The typical interpersonal conflict evidences a variety of filters that are natural impediments to the development of effective solutions to the disputed issues. Moral filters may reflect deeply held beliefs, unbearable hurt or pain, and rigid postures regarding resolution possibilities. When one of the parties comes to the process feeling violated on one level or another, and, when a sense of moral outrage is brought to the table at the outset of the process, something more strategic than a sharp sword is needed to deal with this Gordian knot if impasse is to be avoided. Financial filters reflect a most common source of relationship friction and present an opportunity for effective and critical reality-checking. That neither party will have enough money to meet one=s needs, is a fact on which there will undoubtedly be reluctant consensus. Identifying that truth and the shared perspective each has about it, is both a reality check and starting point for effective problem-solving. Examples of philosophical filters would be the belief that an equitable division of property will never be obtained using the rules of law, or the belief that equal custody arrangement is the only acceptable outcome (notwithstanding the fact this may represent a significant departure from the allocation of parenting responsibilities during the marriage).
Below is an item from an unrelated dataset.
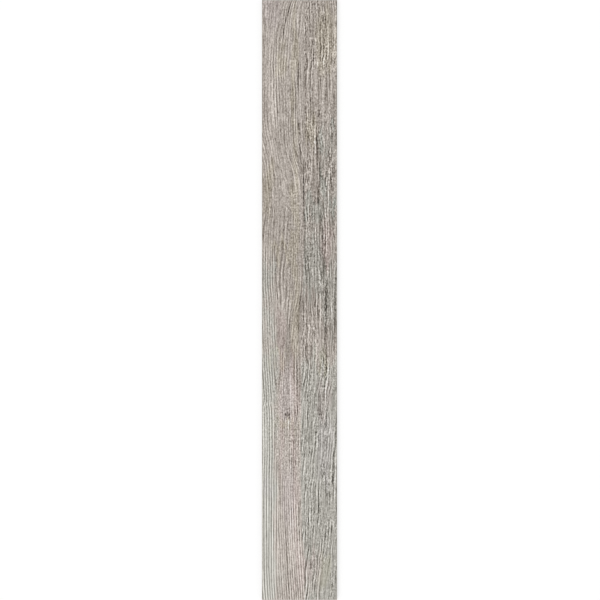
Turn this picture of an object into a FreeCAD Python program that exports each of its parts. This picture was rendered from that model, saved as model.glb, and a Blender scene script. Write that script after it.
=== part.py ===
import FreeCAD
import Part

import os

# One rectified porcelain plank tile, lying on its back with the printed face up.
# Millimetres. The origin is the middle of the plane that the back ribs stand on,
# +Y runs along the plank and +Z points out of the face.

# Body
plank_length = 1200.0
plank_width = 150.0
plank_thickness = 10.0  # from the feet of the back ribs to the face
arris_bevel = 0.8  # 45 degree bevel that is ground round the face

# Keying grid pressed into the back
pocket_pitch = 33.0  # from one pocket's middle to the next
rib_width = 4.0  # flat foot of a rib between two pockets
pocket_depth = 0.6
wall_draft = 0.5  # how far a pocket's wall leans in over its depth
least_margin = 8.0  # narrowest plain border round the grid


def pocket_count(side):
    """How many pockets fit along one side between the two plain borders."""
    return int((side - 2 * least_margin + rib_width) // pocket_pitch)


def pocket_middles(side):
    """The pockets' middles along one side, with the whole grid centred on the body."""
    count = pocket_count(side)
    first = -(count - 1) * pocket_pitch / 2
    return [first + index * pocket_pitch for index in range(count)]


def make_body():
    """The plain slab with the ground bevel round its face."""
    slab = Part.makeBox(
        plank_width,
        plank_length,
        plank_thickness,
        FreeCAD.Vector(-plank_width / 2, -plank_length / 2, 0),
    )
    face = max(slab.Faces, key=lambda side: side.CenterOfMass.z)
    return slab.makeChamfer(arris_bevel, face.Edges)


def make_pocket(middle_x, middle_y):
    """One square pocket: wide at the back plane and narrower at its floor."""
    half_mouth = (pocket_pitch - rib_width) / 2
    half_floor = half_mouth - wall_draft
    corners = ((-1, -1), (1, -1), (1, 1), (-1, 1), (-1, -1))

    def ring(half_side, height):
        return Part.makePolygon(
            [
                FreeCAD.Vector(middle_x + sx * half_side, middle_y + sy * half_side, height)
                for sx, sy in corners
            ]
        )

    return Part.makeLoft([ring(half_mouth, 0), ring(half_floor, pocket_depth)], True, True)


def make_plank():
    """The fired tile: one solid, with every pocket cut out of its back."""
    pockets = [
        make_pocket(x, y) for x in pocket_middles(plank_width) for y in pocket_middles(plank_length)
    ]
    return make_body().cut(Part.makeCompound(pockets)).Solids[0]


def main():
    os.makedirs("parts", exist_ok=True)
    plank = make_plank()
    plank.exportStep("parts/plank_tile.step")
    rows, columns = pocket_count(plank_length), pocket_count(plank_width)
    print(f"plank_tile: {rows} rows of {columns} pockets, {plank.Volume / 1000:.1f} cm3")


main()
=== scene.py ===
import math

import bmesh
import bpy
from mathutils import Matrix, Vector


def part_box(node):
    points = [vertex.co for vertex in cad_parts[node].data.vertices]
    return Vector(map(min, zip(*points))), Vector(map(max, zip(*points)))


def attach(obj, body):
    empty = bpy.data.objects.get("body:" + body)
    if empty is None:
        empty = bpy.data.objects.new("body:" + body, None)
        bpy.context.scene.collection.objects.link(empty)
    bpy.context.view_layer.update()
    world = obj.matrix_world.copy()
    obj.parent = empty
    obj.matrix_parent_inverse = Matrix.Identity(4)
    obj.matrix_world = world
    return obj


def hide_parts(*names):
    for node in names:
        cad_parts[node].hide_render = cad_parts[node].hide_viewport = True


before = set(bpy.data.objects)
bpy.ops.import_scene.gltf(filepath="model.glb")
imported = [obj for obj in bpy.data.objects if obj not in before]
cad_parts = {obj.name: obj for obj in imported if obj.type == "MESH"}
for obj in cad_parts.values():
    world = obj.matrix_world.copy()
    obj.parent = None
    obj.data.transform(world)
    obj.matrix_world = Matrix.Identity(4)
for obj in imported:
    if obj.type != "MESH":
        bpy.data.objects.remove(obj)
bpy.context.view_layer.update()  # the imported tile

tileLow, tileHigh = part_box("plank_tile")
mm = 0.001
plankLength = round((tileHigh.y - tileLow.y) / mm)
print("Frame loaded, tile runs from", tuple(tileLow), "to", tuple(tileHigh))


# Node helpers

colourSteps = 255
gamma = 2.2
noiseSpread = 9.5  # brings most of a noise to between -2 and 2
lineSpread = 9.3  # the same for grain lines


class Wire:  # one output of a node, so that sums on it add Math nodes
    def __init__(self, tree, socket=None):
        self.tree = tree
        self.socket = socket

    def node(self, kind, settings=None, values=None, out=0):
        made = self.tree.nodes.new(kind)
        for name, setting in (settings or {}).items():
            if name == "points":  # a curve's points, as places from 0 to 1
                fillCurve(made.mapping, setting)
            else:
                setattr(made, name, setting)
        for key, value in (values or {}).items():
            if isinstance(value, Wire):
                self.tree.links.new(value.socket, made.inputs[key])
            else:
                made.inputs[key].default_value = value
        return Wire(self.tree, made.outputs[out])

    def maths(self, operation, *values):
        return self.node("ShaderNodeMath", {"operation": operation}, dict(enumerate(values)))

    def vector(self, operation, *values, out=0):
        return self.node("ShaderNodeVectorMath", {"operation": operation}, dict(enumerate(values)), out)

    def __add__(self, other):
        return self.maths("ADD", self, other)

    def __sub__(self, other):
        return self.maths("SUBTRACT", self, other)

    def __rsub__(self, other):
        return self.maths("SUBTRACT", other, self)

    def __mul__(self, other):
        return self.maths("MULTIPLY", self, other)

    __radd__ = __add__
    __rmul__ = __mul__


def fillCurve(mapping, points):
    line = mapping.curves[0]
    line.points[0].location = points[0]
    line.points[1].location = points[-1]
    for spot in points[1:-1]:
        line.points.new(*spot)
    mapping.update()


def dot(place, row):  # a weighted sum of a place's three numbers
    return place.vector("DOT_PRODUCT", place, row, out="Value")


def fade(value, start, end):  # 0 at start and 1 at end, with a soft turn at both
    return value.node(
        "ShaderNodeMapRange",
        {"interpolation_type": "SMOOTHSTEP"},
        {"Value": value, "From Min": start, "From Max": end},
    )


def blend(first, second, share):
    return first + (second - first) * share


def flat(x, y):  # a place on the face
    return x.node("ShaderNodeCombineXYZ", values={"X": x, "Y": y, "Z": 1.0})


def drawnOut(place, across, along, seed):  # the place scaled for a pattern that is long along the grain
    return place.vector("MULTIPLY_ADD", place, (1 / across, 1 / along, 0), (seed * 7.3, seed * 3.1, 0))


def cloud(place, across, along, seed, detail=2.0, roughness=0.5):  # noise drawn out along the grain
    noise = place.node("ShaderNodeTexNoise", {"noise_dimensions": "2D"}, {
        "Vector": drawnOut(place, across, along, seed),
        "Scale": 1.0, "Detail": detail, "Roughness": roughness})
    return (noise - 0.5) * noiseSpread


def streaks(place, across, along, spacing, seed):  # short grain lines side by side, spaced across the grain
    lines = place.node("ShaderNodeTexGabor", {"gabor_type": "2D"}, {
        "Vector": drawnOut(place, across, along, seed),
        "Scale": 1.0, "Frequency": across / spacing, "Anisotropy": 1.0, 4: 0.0})  # 4 is the way they run
    return (lines - 0.5) * lineSpread


def ridges(place, across, spacing, wander, seed):  # parallel grain lines, from -1 to 1
    drift = cloud(place, 26, 210, seed, 1.0) * wander + cloud(place, 9, 60, seed + 5, 0.0) * (wander / 4)
    return place.maths("SINE", across * (math.tau / spacing) + drift)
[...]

In each of these types of circumstances, there are a number of interventions available to the mediator as agent of reality. One is the normalizing of the perspective differences we discussed earlier. Another is acknowledging the fact of, and reasons for, the moral, financial or philosophical filters, followed by refocusing the client’s attention to a candid assessment of the actual choices that are available either as a product of the law model or which might be obtained through negotiation. Few clients have a meaningful grasp of the expansive potential for choice development that can be produced by a collaborative approach. This is not surprising when collaboration runs so counter to the emotional grain at this stage in their relationship.
How clarifying it is to the client to grasp the reality that there are choices to be made and that they derive from more than one source. Choices flow from the law model (such as rules regarding marital property division), from the real world (such as the exemption of social security benefits from allocation by state courts in family law proceedings) and from negotiation with the other party (such as specific outcomes desired by one party being bartered in consideration for outcomes desired by the other). The next step for the client is to subordinate how she or he feels about any particular choice to the task of identifying all possible choices as one of the most effective process tasks leading to negotiation.
These examples and observations only scratch the surface of this very strategic role a mediator can play. And while intervening as an agent of reality isn’t exactly ordering your martini stirred not shaken, it will ultimately prove more valuable to your clients.